June 01, 2006
OH SHUT UP, YOU IDIOT! Why do they even allow you near an envelope! Tell the nurses you are to remain in heavy restraints at all times! Why can't I ever get letters from people who are not wards of the state!
I have not seen An Inconvenient Truth nor do I intend to see it, because it perpetuates a great lie, that the world did not already end February 18, 1546. During my original lifetime, the signs of the Last Day were everywhere: The Antichrist sat in Rome deceiving simple believers and evading child support, the Turk threatened Austria (the Turk in question, one Mr. Etci Mehmed, was actually quite pleasant once you got to know him, though he tended to cheat at Parcheesi), and the peasants were revolting, as peasants tend to be. So certain was I that the end of history was nigh that I stopped making payments on my ox cart and refused to pay taxes on the small income I generated ghostwriting abusive correspondence.
Then, on February 18, 1546, all grew black, and the Lord appeared and took me to Him.
And so the hysteria over global warming and the fear mongering of so-called environmentalists is so much propagandistic claptrap. How can a decaying ozone layer, melting ice caps, and dying species threaten the survival of mankind when I’M TELLING YOU THAT THE WORLD ENDED ON FEBRUARY 18, 1546! READ A NEWSPAPER! LOOK IT UP!
In order to put the lie to this supposed threat to humanity, I am calling on all Lutherans to help me expose the Al Gores of this world as agents of a satanic delusion. (I am excepting, of course, his penchant for Apple computers, which figure prominently throughout the film and on whose board Mr. Gore sits. Not that I am implying ANY CONNECTION. In fact, I use my wretched assistant's delightful but hopelessly outdated Motorola'd iMac to post my blogs ... NOW can I get a freebie MacBook Pro, Herr Jobs?)

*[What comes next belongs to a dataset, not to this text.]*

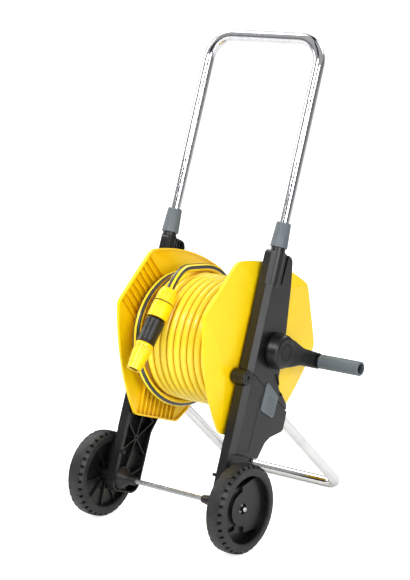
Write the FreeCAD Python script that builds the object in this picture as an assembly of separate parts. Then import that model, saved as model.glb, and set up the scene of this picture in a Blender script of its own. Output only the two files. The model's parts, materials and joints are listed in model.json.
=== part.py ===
"""Garden hose reel cart: a two-wheeled frame that folds at a pair of hinges, with a hose drum.

Frame of the model: the origin is on the ground, midway between the wheels and straight below
the axle.  +X points to the crank side, -Y to the front, +Y to the rear stand, +Z up.
Lengths are in millimetres.

The legs lean back.  They are drawn upright in a leg frame and then tilted about the axle:
in the leg frame X is across the cart, Y is the depth ("v", towards the rear) and Z runs up
along the leg ("u"), with its origin on the axle line.
"""
import FreeCAD, Part
import math
import os
from FreeCAD import Vector

os.makedirs("parts", exist_ok=True)

# ---------------------------------------------------------------- driving dimensions
WHEEL_RADIUS = 80.0
WHEEL_WIDTH = 36.0
WHEEL_INNER_X = 142.5          # inner face of each wheel
RIM_RADIUS = 64.5              # lip that holds the tyre
LEG_LEAN = 22.2                # degrees back from upright
LEG_INNER_X = 111.0
LEG_OUTER_X = 136.5
LEG_FRONT_V = -24.0
LEG_TOP_U = 455.0
LEG_WALL = 3.0

TUBE_RADIUS = 9.8              # handle and stand tube
TUBE_WALL = 1.2
HANDLE_X = 124.3
HANDLE_V = -4.6
HANDLE_TOP_U = 841.0
HANDLE_BEND = 48.0
HANDLE_LOW_U = 396.0           # lower end with the handle pulled out
HANDLE_TRAVEL = 150.0
SLIDE_GAP = 0.08               # radial clearance of the handle in its guides

PIVOT_U = 224.2                # hinge between the lower and the upper frame
PIVOT_V = -27.0
PIVOT_RADIUS = 14.0
PIVOT_PIN_RADIUS = 5.0
HINGE_GAP = 0.5
SEAM_GAP = 1.0                 # slit between the lower and the upper frame
RUN_GAP = 0.05                 # radial clearance of a running fit

FOOT_Y = 359.7                 # cross-bar of the stand, lying on the ground
STAND_BEND = 28.0
STAND_X = 124.3

DRUM_U = 283.4                 # drum axis in the leg frame
DRUM_V = 35.6
CORE_RADIUS = 90.0
CORE_WALL = 3.0
FLANGE_IN_X = 94.0
FLANGE_RIM_X = 100.6           # outside of the flange at its corners
FLANGE_OUT_X = 107.0
FLANGE_WALL = 2.5
FLANGE_HUB_RADIUS = 76.0       # flat middle of the flange's outside
SHORT_SIDE = 164.0             # three short straight sides, distance from the axis
LONG_SIDE = 152.0              # three long sides, slightly arched
LONG_SIDE_RADIUS = 371.0
FLANGE_CORNER = 20.0
LONG_SIDE_SLOPE = 0.162        # the long sides fall away more steeply, up to a crease
LONG_EDGE_X = 98.0             # outside of the flange at the middle of a long side
RIB_PITCH = 12.5
LOBE_ANGLE = 9.0               # degrees, direction of the first short side in the Y-Z plane

HOSE_DIAMETER = 15.3
HOSE_LAYERS = 2
WINDING_HALF_WIDTH = 92.0
WINDING_GAP = 0.2

AXLE_RADIUS = 4.5
AXLE_HALF_LENGTH = 172.0
SLEEVE_TIP_X = 78.0

SHAFT_RADIUS = 12.0            # crank shaft and inlet stem in the upper legs
CRANK_BASE_X = 138.0
CRANK_FACE_X = 161.5
CRANK_HUB_RADIUS = 33.0
CRANK_LENGTH = 110.0
CRANK_ANGLE = -21.3            # degrees, arm direction in the Y-Z plane
CRANK_END_RADIUS = 14.5
CRANK_ARM_DEPTH = 16.0
CAP_RADIUS = 13.6
CAP_GROOVE = 1.0
GRIP_RADIUS = 13.2
GRIP_END_X = 250.0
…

As I was declaiming ... I want all my Lutherans to demonstrate that they have pierced the veil of this nonexistent modern history by defying all prescriptions for environmentally correct living!
Stop recycling now! I want you to go into your kitchens and mix plastics, metal, glass, paper, food scraps, bones, dead pets, radioactive waste, tufts of hair, D batteries, biological weapons, Christmas trees, aluminum foil, teeming paint cans, Oldsmobile carburetors, and digital photos of family vacations into one giant bio-undegradeable plastic bag and leave it by the curb. If you live on a farm, dump it on the porch of the nearest post office. If you live on the beach, bury it under two feet of sand. If you live in the wilderness, wandering aimlessly, asking why, why, why, then GET A JOB, YOU SLOTHFUL INCOMPETENT APE, SO YOU CAN BEGIN GENERATING DEBRIS LIKE THE REST OF US!
I want you to buy a bigger car. I want you to buy a car so big, you need to move to Mongolia just to park it. I want you to buy a car so big that the exhaust will create permanent midnight whenever you stop for a light. I want you to buy a car so big it qualifies as a multiverse.
I want you to start spraying everything with 409, herbicides, and underarm deodorant. Your home, your car, your children, your lunch—I want you to spray flowers, neighbors, zoo animals. I want hydrofluorocarbons so readily detectable on your person that you set off metal detectors in airports. I want you so chemically reeking that the ebola virus would die just from the thought of you.
Never turn anything off. Lights, TVs, air conditioners, electric heaters, radios, microwaves, computers, stereos, heart monitors, treadmills, printing presses, fax machines, underground generators, cotton gins, radar, satellites, electric trains, photocopiers, Cleveland, and hair dryers should run incessantly so that constant blackouts will call for the immediate construction of nuclear power plants even in playgrounds.
I want entire cities built out of styrofoam and polyester! And no, Orlando, Florida, does not count!
After two or three generations of such civil disobedience, we will have proved beyond shadow of doubt that the end is not near—it’s rubbish!